Required work:
Produce a verbatim copy of the entries listed below.

Information shown:

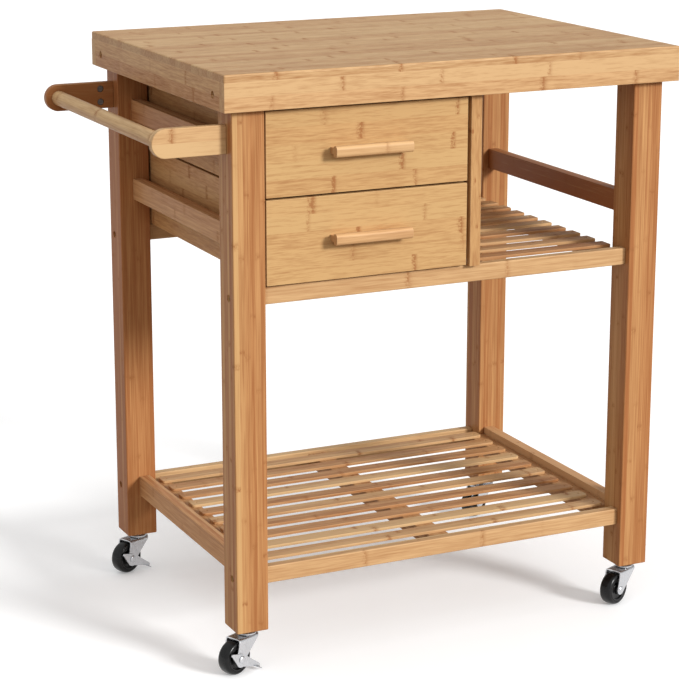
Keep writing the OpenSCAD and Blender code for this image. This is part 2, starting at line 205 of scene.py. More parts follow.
WHITE = colour(1.0, 1.0, 1.0)


# ---- Bamboo ----

# How often each pattern changes per metre, along the grain and across it
WAVE_SCALE = (9.0, 26.0)
CLOUD_SCALE = (4.0, 16.0)
SMUDGE_SCALE = (190.0, 230.0)
STREAK_ACROSS = 260.0
FIBRE_ACROSS = 820.0
FIBRES_PER_STREAK = 3
WAVE_HEIGHT = 3.0 * MM

# How far the patterns move from one strip to the next, and from one seed to the next
STRIP_SHIFT = 9.0
SEED_SHIFT = 1.37

# Strips and plies are numbered over this share of the board, clear of its own faces
CELL_SHARE = 0.998

# Bamboo nodes: one broken dark mark in every cell of a strip's length
NODE_SPACING = 0.18
NODE_SHIFT = 7.0
NODE_AT = (0.2, 0.8)
NODE_WANDER = 12.0 * MM
NODE_POWER = 0.8
PLY_STEP = 31.0
SEED_STEP = 0.5
PATCH_FROM = (0.4, 0.62)
PATCH_TO = (0.25, 1.3)
BAND_HALF = 1.0 * MM
BAND_SOFT = (4.0 * MM, 8.0 * MM)
BAND_SHARE = 0.8
RIDGE_HALF = 0.3 * MM
RIDGE_SOFT = 1.8 * MM
RIDGE_SHARE = 0.5

# Widths of glue lines, worn edges with a painted highlight, end grain and a side's outer strip,
# and how they fade
GLUE_LINE = 0.25 * MM
GLUE_SOFT = 0.3 * MM
WORN_AND_HIGHLIT_EDGE = 1.2 * MM
END_SKIN = 0.4 * MM
END_SOFT = 0.1 * MM
SIDE_SKIN = 0.5 * MM
SIDE_SOFT = 0.6 * MM
SIDE_LEAN = 0.25

# How far each pattern takes the wood from pale to brown, and towards red
TONE_DEPTH = 0.75
STREAK_DEPTH = 1.35
FIBRE_DEPTH = 0.75
CLOUD_DEPTH = 0.5
HUE_RED = 0.5
LEAN_RED = 0.7
RED_SHARE = 0.8

# The share that each mark covers, and its colour
MARK_SHARE = 0.85
GLUE_SHARE = 0.2
END_SHARE = 0.45
WORN_AND_HIGHLIGHT_SHARE = 0.12
RED = colour(1.0, 0.68, 0.56)
MARK_BROWN = colour(0.3, 0.112, 0.034)
GLUE_BROWN = colour(0.28, 0.14, 0.06)
END_BROWN = colour(0.3, 0.155, 0.07)
# Edges are painted paler: partly wear, partly a painted highlight where light catches them
WORN_AND_HIGHLIGHT_PALE = colour(0.86, 0.62, 0.36)
PALE = colour(0.58, 0.375, 0.165)
BROWN = colour(0.33, 0.155, 0.055)
CREAM = colour(0.64, 0.44, 0.225)

# Satin lacquer: its roughness, and the heights that show through it
LACQUER_ROUGH = 0.34
FIBRE_ROUGH = 0.22
MARK_ROUGH = 0.12
LACQUER_GLOSS = 0.11
FIBRE_HEIGHT = 0.6
STREAK_HEIGHT = 0.4
GLUE_HEIGHT = -0.5
MARK_HEIGHT = 0.5
GRAIN_STRENGTH = 0.22
GRAIN_HEIGHT = 0.25 * MM


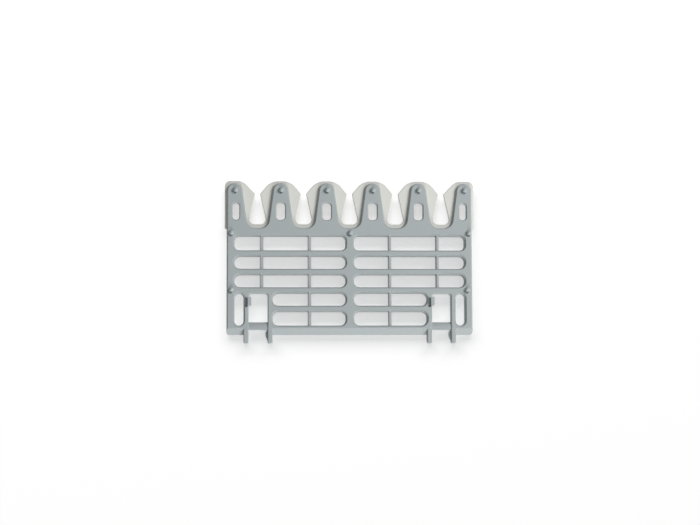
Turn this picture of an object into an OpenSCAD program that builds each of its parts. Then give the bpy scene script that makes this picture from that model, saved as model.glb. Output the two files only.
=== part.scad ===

Written response:
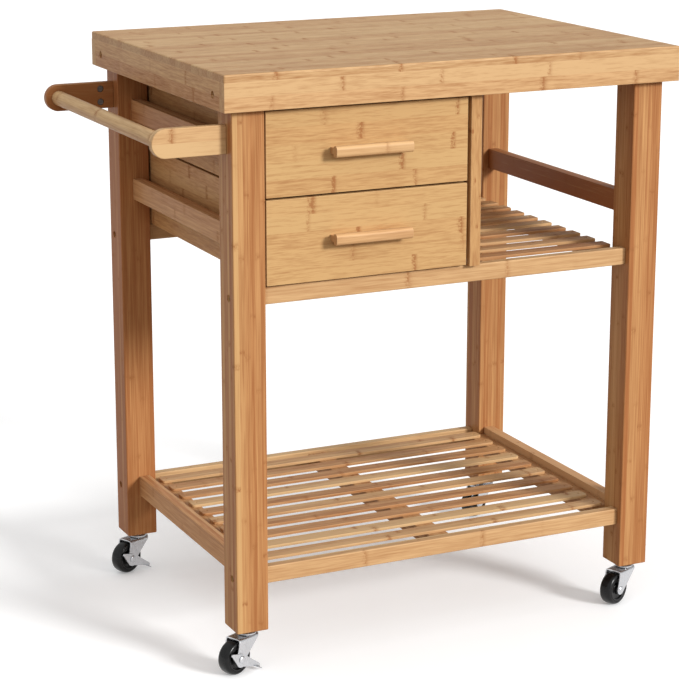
Keep writing the OpenSCAD and Blender code for this image. This is part 2, starting at line 205 of scene.py. More parts follow.
WHITE = colour(1.0, 1.0, 1.0)


# ---- Bamboo ----

# How often each pattern changes per metre, along the grain and across it
WAVE_SCALE = (9.0, 26.0)
CLOUD_SCALE = (4.0, 16.0)
SMUDGE_SCALE = (190.0, 230.0)
STREAK_ACROSS = 260.0
FIBRE_ACROSS = 820.0
FIBRES_PER_STREAK = 3
WAVE_HEIGHT = 3.0 * MM

# How far the patterns move from one strip to the next, and from one seed to the next
STRIP_SHIFT = 9.0
SEED_SHIFT = 1.37

# Strips and plies are numbered over this share of the board, clear of its own faces
CELL_SHARE = 0.998

# Bamboo nodes: one broken dark mark in every cell of a strip's length
NODE_SPACING = 0.18
NODE_SHIFT = 7.0
NODE_AT = (0.2, 0.8)
NODE_WANDER = 12.0 * MM
NODE_POWER = 0.8
PLY_STEP = 31.0
SEED_STEP = 0.5
PATCH_FROM = (0.4, 0.62)
PATCH_TO = (0.25, 1.3)
BAND_HALF = 1.0 * MM
BAND_SOFT = (4.0 * MM, 8.0 * MM)
BAND_SHARE = 0.8
RIDGE_HALF = 0.3 * MM
RIDGE_SOFT = 1.8 * MM
RIDGE_SHARE = 0.5

# Widths of glue lines, worn edges with a painted highlight, end grain and a side's outer strip,
# and how they fade
GLUE_LINE = 0.25 * MM
GLUE_SOFT = 0.3 * MM
WORN_AND_HIGHLIT_EDGE = 1.2 * MM
END_SKIN = 0.4 * MM
END_SOFT = 0.1 * MM
SIDE_SKIN = 0.5 * MM
SIDE_SOFT = 0.6 * MM
SIDE_LEAN = 0.25

# How far each pattern takes the wood from pale to brown, and towards red
TONE_DEPTH = 0.75
STREAK_DEPTH = 1.35
FIBRE_DEPTH = 0.75
CLOUD_DEPTH = 0.5
HUE_RED = 0.5
LEAN_RED = 0.7
RED_SHARE = 0.8

# The share that each mark covers, and its colour
MARK_SHARE = 0.85
GLUE_SHARE = 0.2
END_SHARE = 0.45
WORN_AND_HIGHLIGHT_SHARE = 0.12
RED = colour(1.0, 0.68, 0.56)
MARK_BROWN = colour(0.3, 0.112, 0.034)
GLUE_BROWN = colour(0.28, 0.14, 0.06)
END_BROWN = colour(0.3, 0.155, 0.07)
# Edges are painted paler: partly wear, partly a painted highlight where light catches them
WORN_AND_HIGHLIGHT_PALE = colour(0.86, 0.62, 0.36)
PALE = colour(0.58, 0.375, 0.165)
BROWN = colour(0.33, 0.155, 0.055)
CREAM = colour(0.64, 0.44, 0.225)

# Satin lacquer: its roughness, and the heights that show through it
LACQUER_ROUGH = 0.34
FIBRE_ROUGH = 0.22
MARK_ROUGH = 0.12
LACQUER_GLOSS = 0.11
FIBRE_HEIGHT = 0.6
STREAK_HEIGHT = 0.4
GLUE_HEIGHT = -0.5
MARK_HEIGHT = 0.5
GRAIN_STRENGTH = 0.22
GRAIN_HEIGHT = 0.25 * MM


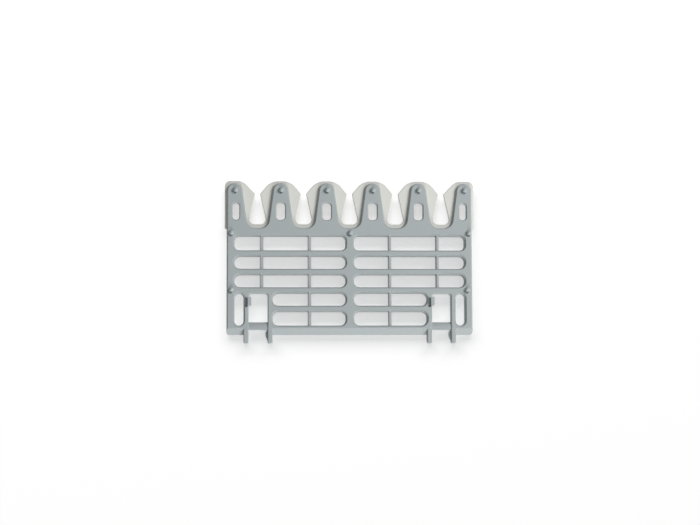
Turn this picture of an object into an OpenSCAD program that builds each of its parts. Then give the bpy scene script that makes this picture from that model, saved as model.glb. Output the two files only.
=== part.scad ===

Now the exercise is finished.